There are 2 main general approaches towards solving the problem of starvation in Africa. One consists of an immediate response to crises which have reached such a peak as to attract the attention of the rest of the world, while the other involves endeavouring to find an entry point to the vicious circle of poverty in order to break it.
The first suggestion is an unashamedly frontline relief for the effects of starvation. It is the provision to starving children of a stand-alone, ready-to-eat food which combines all the basic essentials for nourishment without the necessity of cooking, refrigeration, or mixing with water which, in many locations, would be polluted. The archetypal product of this type is Plumpynut, a concoction of peanut butter, powdered milk and powdered sugar, enriched with vitamins and minerals, which has the consistency of a paste and is supplied vacuum-packed in foil. It tastes like peanut butter but at the same time is sweet so readily appeals to children even when they have lost their appetites through deficiency-originated anorexia. Peanut allergy is almost unheard-of in Africa so is not a drawback for the product.
Plumpynut, sometimes written with an apostrophe – Plumpy’nut – was invented by a French company called Nutriset who have patented it, but argue that this is to protect the product’s quality and prevent imitations which would not have the same precise mix of ingredients which their nutritionists carefully formulated to be a miracle-cure for malnutrition. In any case, the patent is not global and the company has, significantly, helped several African countries to set up their own factories to produce it. Doctors without Borders (Médecins sans frontières) wax lyrical about the product, which can bring a child back virtually from the brink of death in a matter of 3 weeks. A day’s supply for one child costs about 1 US dollar.

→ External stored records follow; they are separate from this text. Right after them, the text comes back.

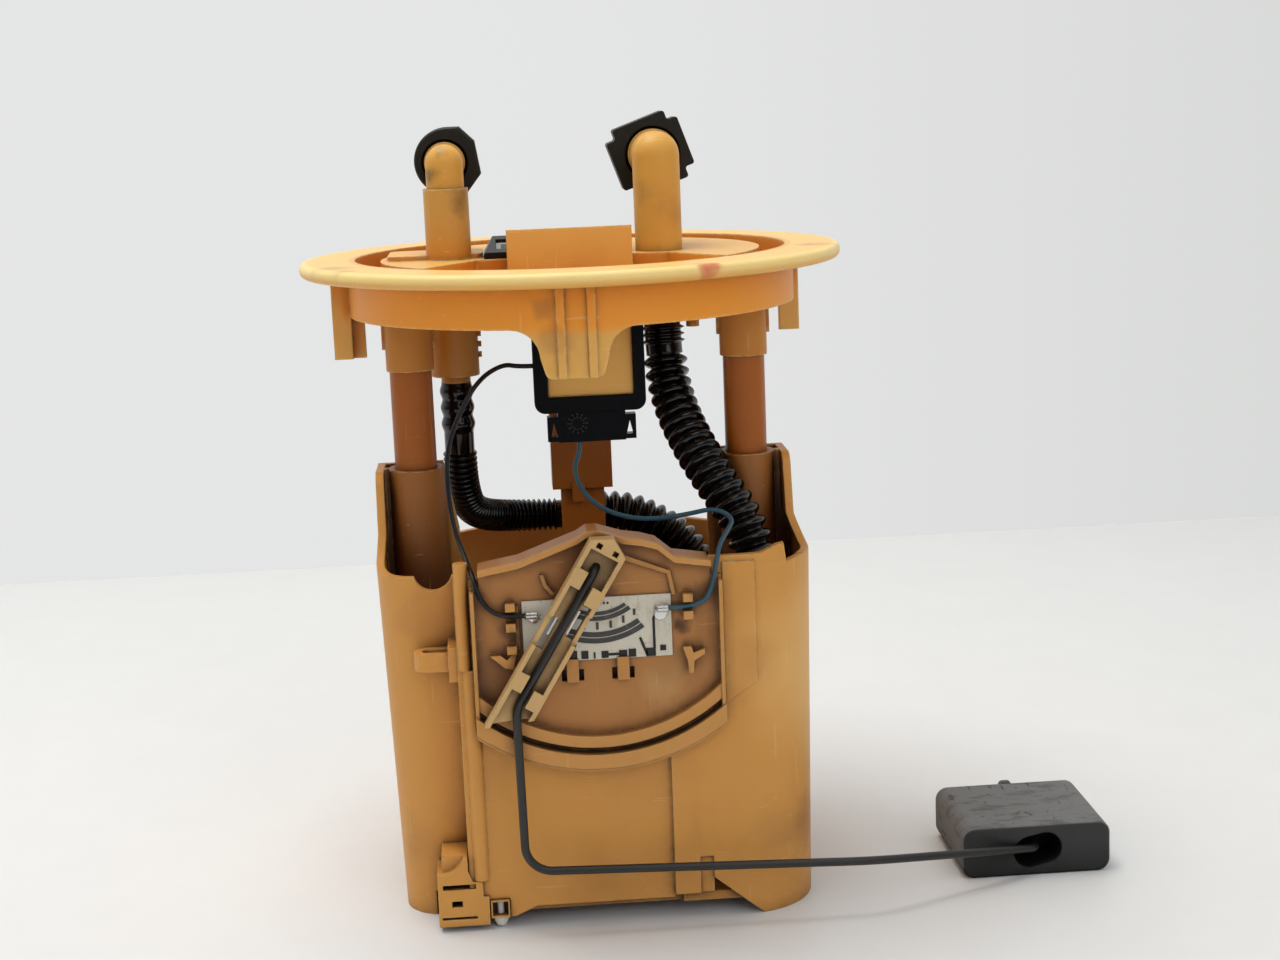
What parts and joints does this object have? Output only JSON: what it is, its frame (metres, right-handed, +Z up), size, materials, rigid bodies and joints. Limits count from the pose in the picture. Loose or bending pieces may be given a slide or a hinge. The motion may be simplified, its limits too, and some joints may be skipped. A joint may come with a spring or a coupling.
{
  "type": "fuel pump module",
  "caption": "In-tank fuel pump module: round cover on sprung guide rods over a reservoir pot, with ribbed hoses and a level sender arm carrying a block float.",
  "frame": {"origin": "centre of the foot boss under the pot, on the cover's axis, at the level it stands on", "axes": "+X to the right towards the float, +Y to the rear, the way the spigots point, +Z up"},
  "size_m": [0.2227, 0.155, 0.2191],
  "materials": {
    "amber_plastic": "satin moulded acetal, stained brown",
    "arm_plastic": "satin moulded acetal, pale tan",
    "black_plastic": "satin",
    "grey_seal": "matt",
    "tinned_metal": "bright tin",
    "spring_steel": "plain",
    "hose_black": "gloss, wet with fuel",
    "wire_black": "satin",
    "wire_blue": "satin",
    "white_plastic": "satin",
    "filter_mesh": "woven nylon",
    "pump_metal": "brushed",
    "pump_plastic": "satin",
    "isolator_rubber": "matt",
    "card_ceramic": "matt fired ceramic",
    "track_ink": "satin printed ink",
    "dark_wire": "dark phosphated steel",
    "cap_plastic": "satin",
    "float_rubber": "matt cellular rubber"
  },
  "bodies": {
    "reservoir": {"reservoir_pot": "amber_plastic", "bottom_cover": "amber_plastic", "inlet_valve": "white_plastic", "strainer_frame": "white_plastic", "strainer_mesh": "filter_mesh", "guide_rail": "amber_plastic", "hose_coupling": "black_plastic", "pump_hose": "hose_black", "pump_can": "pump_metal", "pump_cap": "pump_plastic", "pump_inlet": "pump_plastic", "pump_holder": "black_plastic", "isolator_upper": "isolator_rubber", "isolator_lower": "isolator_rubber", "jet_pump_body": "black_plastic", "jet_nozzle": "white_plastic", "sender_bracket": "amber_plastic", "sender_card": "card_ceramic", "card_tracks": "track_ink", "solder_joint_left": "tinned_metal", "solder_joint_right": "tinned_metal"},
    "cover": {"flange_cover": "amber_plastic", "feed_elbow": "amber_plastic", "return_elbow": "amber_plastic", "feed_collar": "black_plastic", "return_collar": "black_plastic", "connector_socket": "black_plastic", "connector_seal": "grey_seal", "connector_pins": "tinned_metal", "connector_holder": "black_plastic", "guide_rod_left": "amber_plastic", "guide_rod_right": "amber_plastic", "guide_channel": "amber_plastic", "feed_hose": "hose_black", "return_hose": "hose_black", "signal_wire": "wire_black", "ground_wire": "wire_blue", "guide_spring_left": "spring_steel", "guide_spring_right": "spring_steel"},
    "sender_arm": {"wiper_arm": "arm_plastic", "wiper_contacts": "tinned_metal", "float_wire": "dark_wire", "wire_cap": "cap_plastic"},
    "float": {"float_block": "float_rubber"}
  },
  "joints": [
    {"name": "cover_slide", "type": "slide", "parent": "reservoir", "child": "cover", "axis": [0, 0, 1], "range_m": [-0.022, 0], "stiffness_N_per_m": 400, "springref_m": 0.025, "deforming": ["guide_spring_left", "guide_spring_right", "feed_hose", "return_hose", "signal_wire", "ground_wire"]},
    {"name": "arm_hinge", "type": "hinge", "parent": "reservoir", "child": "sender_arm", "pos_m": [0.0005, -0.065, 0.1025], "axis": [0, -1, 0], "range_deg": [0, 62]},
    {"name": "float_hinge", "type": "hinge", "parent": "sender_arm", "child": "float", "pos_m": [0.1242, -0.029, 0.0075], "axis": [0, 1, 0], "range_deg": [-12, 12]}
  ]
}
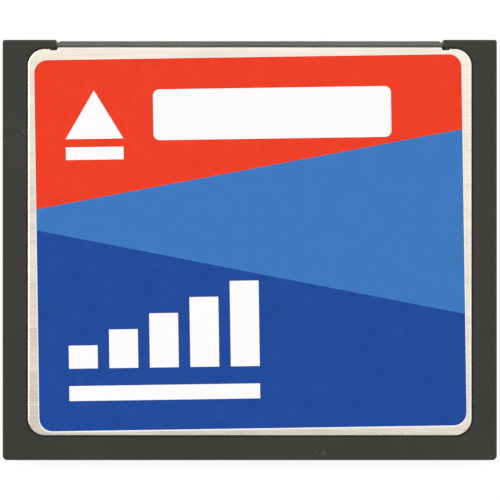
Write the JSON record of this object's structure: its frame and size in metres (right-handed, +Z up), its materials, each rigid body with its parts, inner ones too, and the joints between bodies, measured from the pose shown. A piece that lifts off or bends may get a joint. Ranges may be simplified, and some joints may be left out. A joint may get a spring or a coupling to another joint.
{
  "type": "compact flash card",
  "caption": "Thin rectangular memory card: a moulded frame between two steel panels, with guide grooves in its sides, a pin socket along its front edge and a printed label.",
  "frame": {"origin": "middle of the card's underside, on the plane that it lies on", "axes": "+X across the card, with the narrow guide groove on the +X side; +Y towards the connector edge, the way the card goes in; +Z up, out of the label"},
  "size_m": [0.0428, 0.0364, 0.0033],
  "materials": {
    "frame_plastic": "fine moulded grain, satin",
    "panel_steel": "thin stamped stainless sheet, satin",
    "bond_film": "translucent adhesive film",
    "label_white": "white label film, satin gloss",
    "label_red": "printed ink, satin gloss",
    "label_blue": "printed ink, satin gloss",
    "label_navy": "printed ink, satin gloss",
    "connector_plastic": "dark grey glass-filled polymer",
    "contact_metal": "gold-plated spring alloy",
    "board": "solder-masked laminate",
    "chip_plastic": "moulded epoxy",
    "lead_metal": "tin-plated leads",
    "capacitor_body": "fired ceramic",
    "resistor_body": "glazed thick film"
  },
  "bodies": {
    "root": {"bottom_bond_film": "bond_film", "bottom_panel": "panel_steel", "bulk_capacitor": "capacitor_body", "capacitor_1": "capacitor_body", "capacitor_2": "capacitor_body", "capacitor_3": "capacitor_body", "capacitor_4": "capacitor_body", "capacitor_5": "capacitor_body", "capacitor_6": "capacitor_body", "circuit_board": "board", "connector_housing": "connector_plastic", "controller_chip": "chip_plastic", "controller_chip_leads": "lead_metal", "flash_chip_1": "chip_plastic", "flash_chip_1_leads": "lead_metal", "flash_chip_2": "chip_plastic", "flash_chip_2_leads": "lead_metal", "label_blue_field": "label_blue", "label_film": "label_white", "label_navy_field": "label_navy", "label_red_field": "label_red", "lower_contacts": "contact_metal", "resistor_1": "resistor_body", "resistor_2": "resistor_body", "resistor_3": "resistor_body", "resistor_4": "resistor_body", "resistor_5": "resistor_body", "side_frame": "frame_plastic", "top_bond_film": "bond_film", "top_panel": "panel_steel", "upper_contacts": "contact_metal", "voltage_detector": "chip_plastic"}
  },
  "joints": []
}
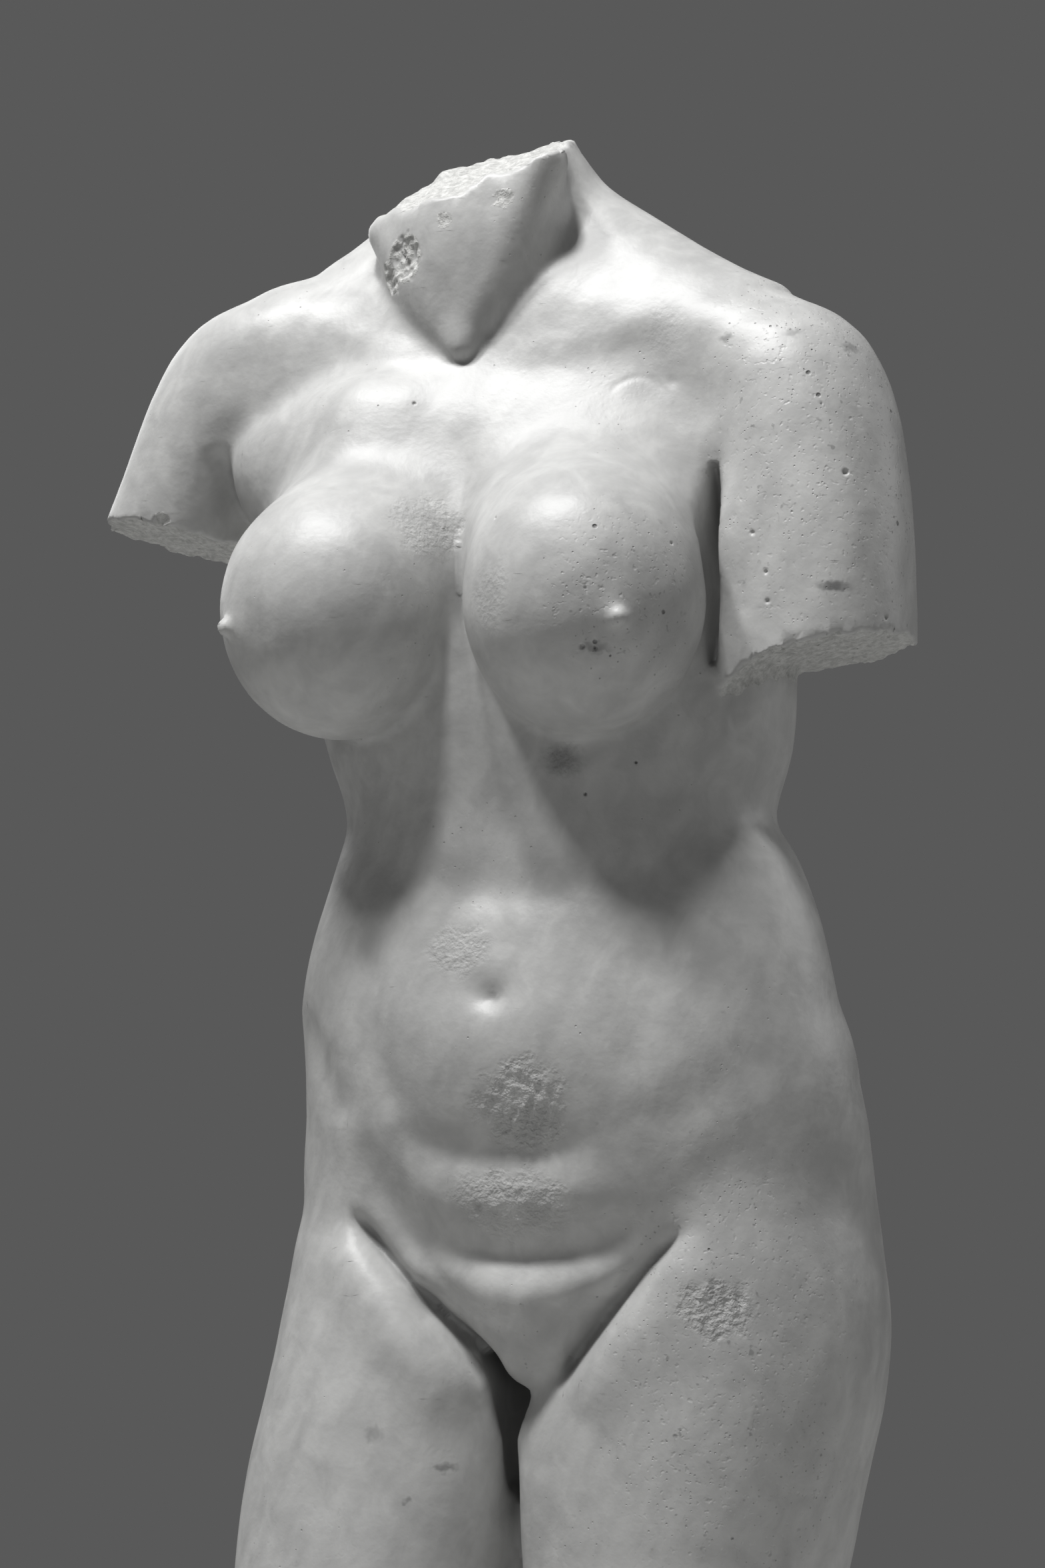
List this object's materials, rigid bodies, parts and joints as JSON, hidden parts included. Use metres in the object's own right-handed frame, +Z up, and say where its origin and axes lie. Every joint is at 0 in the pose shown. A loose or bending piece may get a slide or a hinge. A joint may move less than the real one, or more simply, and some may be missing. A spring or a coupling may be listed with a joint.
{
  "type": "marble statue",
  "caption": "Antique marble torso of a standing nude woman, neck and upper arms broken off, weight on one leg, on a thin ground slab let into a low block.",
  "frame": {"origin": "centre of the base's underside", "axes": "+Z up; the figure faces -Y, and its own left side is at +X"},
  "size_m": [0.56, 0.44, 1.5962],
  "materials": {
    "marble": "worn satin polish, mottled grey patina, small pits",
    "base_stone": "finely tooled, matt"
  },
  "bodies": {
    "root": {"figure": "marble", "base": "base_stone"}
  },
  "joints": []
}
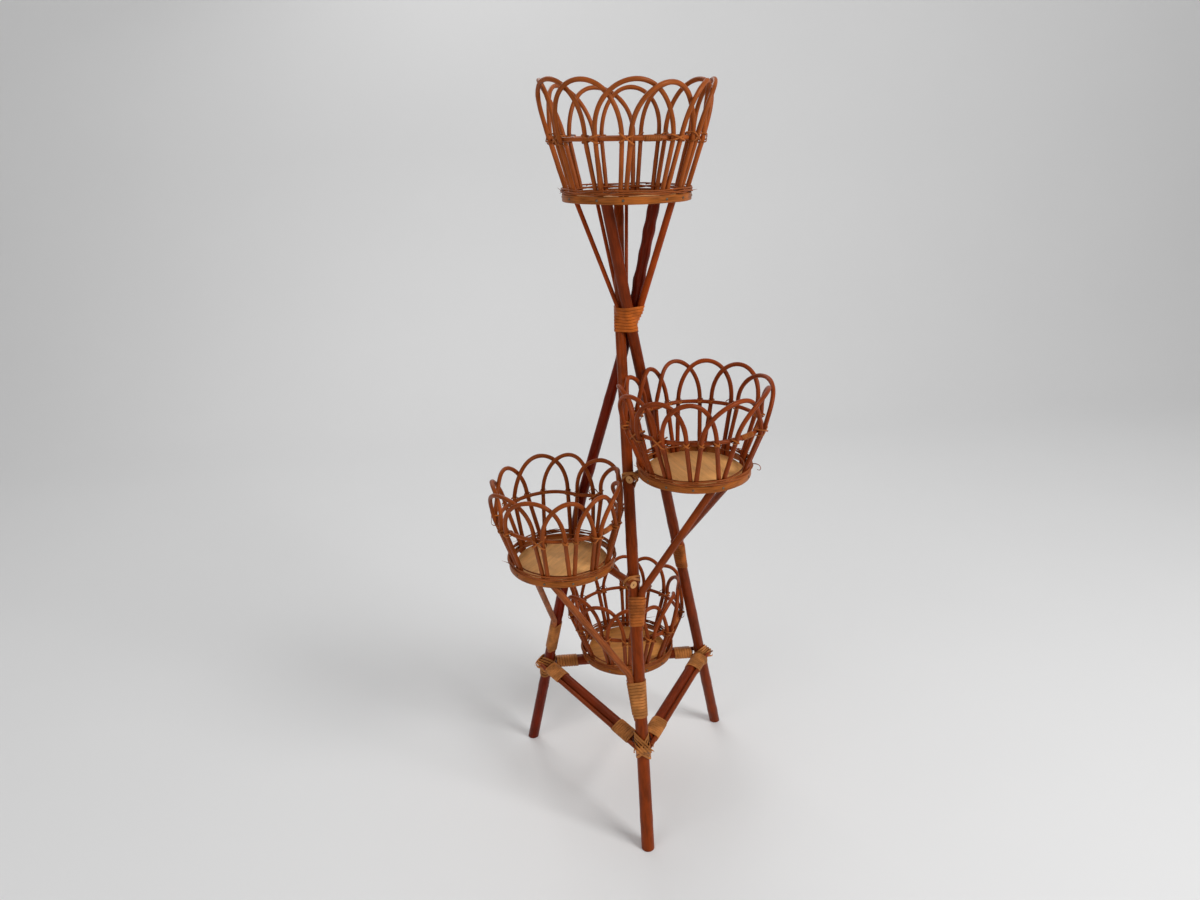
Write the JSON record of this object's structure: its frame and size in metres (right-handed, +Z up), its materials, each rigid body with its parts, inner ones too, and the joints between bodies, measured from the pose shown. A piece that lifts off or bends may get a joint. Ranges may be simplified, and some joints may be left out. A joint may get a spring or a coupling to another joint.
{
  "type": "plant stand",
  "caption": "Tall wicker tripod plant stand with round openwork baskets set at stepped heights, bound with cane.",
  "frame": {"origin": "on the floor, under the middle of the whole stand's bounding box", "axes": "+Z up along the tripod, +X to the viewer's right, -Y towards the viewer in front of the single front leg"},
  "size_m": [0.394, 0.383, 1.0717],
  "materials": {
    "pole_willow": "varnished reddish-brown willow poles, semi-gloss",
    "stake_willow": "varnished brown willow rods, semi-gloss",
    "lashing_cane": "split cane lashings, satin",
    "hoop_veneer": "bent wooden hoops, satin",
    "board_ply": "pale plywood boards, matt",
    "weave_strand": "thin willow strands, satin",
    "nail_steel": "small nail heads, dull"
  },
  "bodies": {
    "root": {"bottom_arches": "stake_willow", "bottom_board": "board_ply", "bottom_hoop": "hoop_veneer", "bottom_ring": "stake_willow", "bottom_ring_winding": "lashing_cane", "bottom_weave": "weave_strand", "corner_cane": "stake_willow", "corner_tie_front": "lashing_cane", "corner_tie_left": "lashing_cane", "corner_tie_right": "lashing_cane", "crown_lashing": "lashing_cane", "crown_strut_left": "stake_willow", "crown_strut_rear": "stake_willow", "crown_strut_rear_left": "stake_willow", "crown_strut_right": "stake_willow", "hoop_nails": "nail_steel", "lashing_left_front": "lashing_cane", "lashing_left_rear": "lashing_cane", "lashing_rear_left": "lashing_cane", "lashing_rear_right": "lashing_cane", "lashing_right_front": "lashing_cane", "lashing_right_rear": "lashing_cane", "left_arches": "stake_willow", "left_arm": "pole_willow", "left_arm_tie": "lashing_cane", "left_board": "board_ply", "left_hoop": "hoop_veneer", "left_long_brace": "stake_willow", "left_long_brace_lashing": "lashing_cane", "left_ring": "stake_willow", "left_ring_winding": "lashing_cane", "left_short_brace": "stake_willow", "left_short_brace_lashing": "lashing_cane", "left_weave": "weave_strand", "leg_front": "pole_willow", "leg_rear_left": "pole_willow", "leg_rear_right": "pole_willow", "right_arches": "stake_willow", "right_arm": "pole_willow", "right_arm_tie": "lashing_cane", "right_board": "board_ply", "right_hoop": "hoop_veneer", "right_long_brace": "stake_willow", "right_long_brace_lashing": "lashing_cane", "right_ring": "stake_willow", "right_ring_winding": "lashing_cane", "right_short_brace": "stake_willow", "right_short_brace_lashing": "lashing_cane", "right_weave": "weave_strand", "stretcher_left": "pole_willow", "stretcher_rear": "pole_willow", "stretcher_right": "pole_willow", "top_arches": "stake_willow", "top_board": "board_ply", "top_hoop": "hoop_veneer", "top_ring": "stake_willow", "top_ring_winding": "lashing_cane", "top_weave": "weave_strand"}
  },
  "joints": []
}
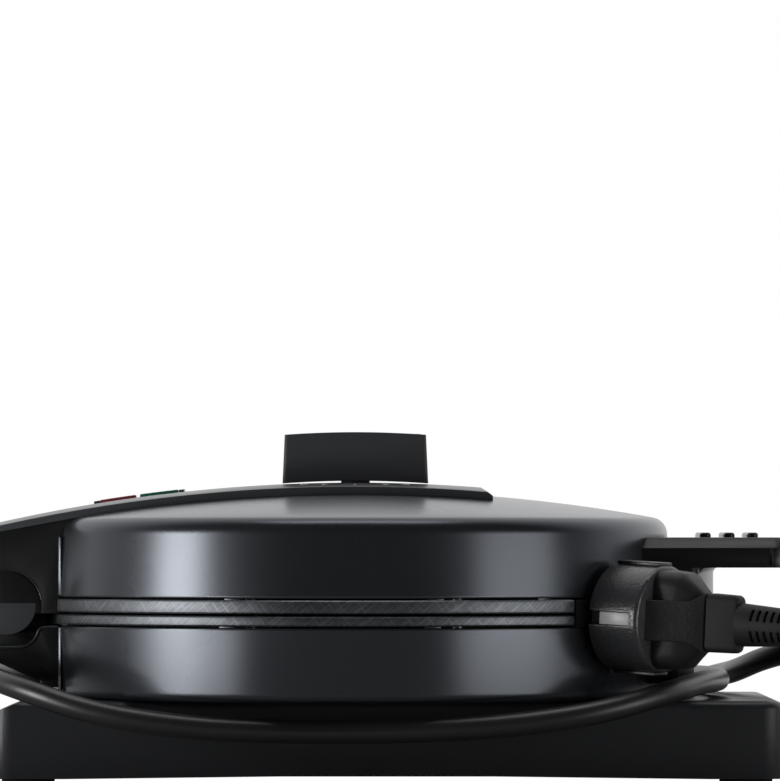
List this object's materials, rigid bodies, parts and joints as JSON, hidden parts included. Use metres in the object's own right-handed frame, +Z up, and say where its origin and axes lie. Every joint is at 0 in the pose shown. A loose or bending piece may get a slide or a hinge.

The second suggestion attacks starvation closer to its roots. It involves applying ingenuity in the use of existing resources to boost agricultural productivity. One of the problems of providing education for young Africans from rural areas is that they use their new-found knowledge and abilities to escape from their old environment, either migrating to the West or becoming white-collar workers in big African cities – the Bright Lights Syndrome. If, instead, they returned to apply their expertise to the systems they grew up with, they could make all the difference in the world to their countries’ economies.
A pioneer whose own achievements support this argument is Dr Glyvyns Chinkhuntha, an accountant with no formal agricultural training, who created a model farm called Freedom Gardens in his native Malawi using organic fertilizer and a home-made, gravity-driven irrigation system. In a country which boasts the third largest lake in Africa and yet where less than 2% of farming land is irrigated, his irrigation system is a marvel of easy construction (he used just hoes and shovels) and simple maintenance and so could be readily imitated. Water is drawn from the nearby river but not much is needed because each plot is sunk two feet below ground level so that the roots of the plants are closer to the water table, and also rain soaks in rather than draining away. The organic fertilizer, made of half-decayed plant matter, enables the soil to hold onto its moisture.
Dr Chinkhuntha, whose son Daniel is continuing his iconic work, believed that Africa should have greater independence from Western donors and be allowed to foster the persevering, innovative spirit which, he claimed, developed America. He was also opposed to any kind of loan. According to him, loans distract people from thinking how to develop resources, making them worry instead about how they will meet repayments.
Freedom Gardens is a practical, home-grown and relatively small enterprise that has had an enormous ripple effect. Other enterprises, conceived with more ambitious aims in mind, have also had as their mainspring the belief that education can defeat the vicious circle of poverty and starvation in Africa. One such is the African Development Network (ADN) which likewise began its operations in Malawi. It is the example chosen to illustrate the third suggested solution.
The African Development Network, which assists development in the 3 key areas of Water, Appropriate Technology, and Enterprise Development, acts according to the belief that knowledge is power, and has the declared philosophy that ‘If you give a man a fish you feed him for a day, but if you teach him how to fish you feed him for a lifetime.’
ADN is non-profit-making and non-aligned. It supports local and national poverty reduction programmes, and advises educational establishments within Africa on how to establish relevant courses in economic development and train practitioners in the field. It is particularly involved, in Malawi, with gravity-fed piped water systems, similar in concept to the irrigation system of Dr Chinkhuntha, and is exploring the possibilities of solar and wind energy. It has ambitions to initiate programmes in other countries, recognising, however, that they are bound to differ according to social and economic peculiarities and government priorities.
The Network comprises a group of like-minded professionals who believe that it is Africans themselves who have the genuine potential to bring about a change in their own continent’s fortunes. This change must be made not through hand-outs, but by means of a detailed understanding of the problems and the mechanisms which perpetuate them, and an intelligent application of locally sustainable solutions.
The African Development Network is an example of the kind of enterprise which can be established by energetic, right-thinking reformers. By itself it is not a complete answer to the problem of starvation in Africa any more than Plumpynut or the farming methods of Freedom Gardens. However, all of them represent a promising departure from some of the short-sighted and flawed solutions which have compounded issues in the past.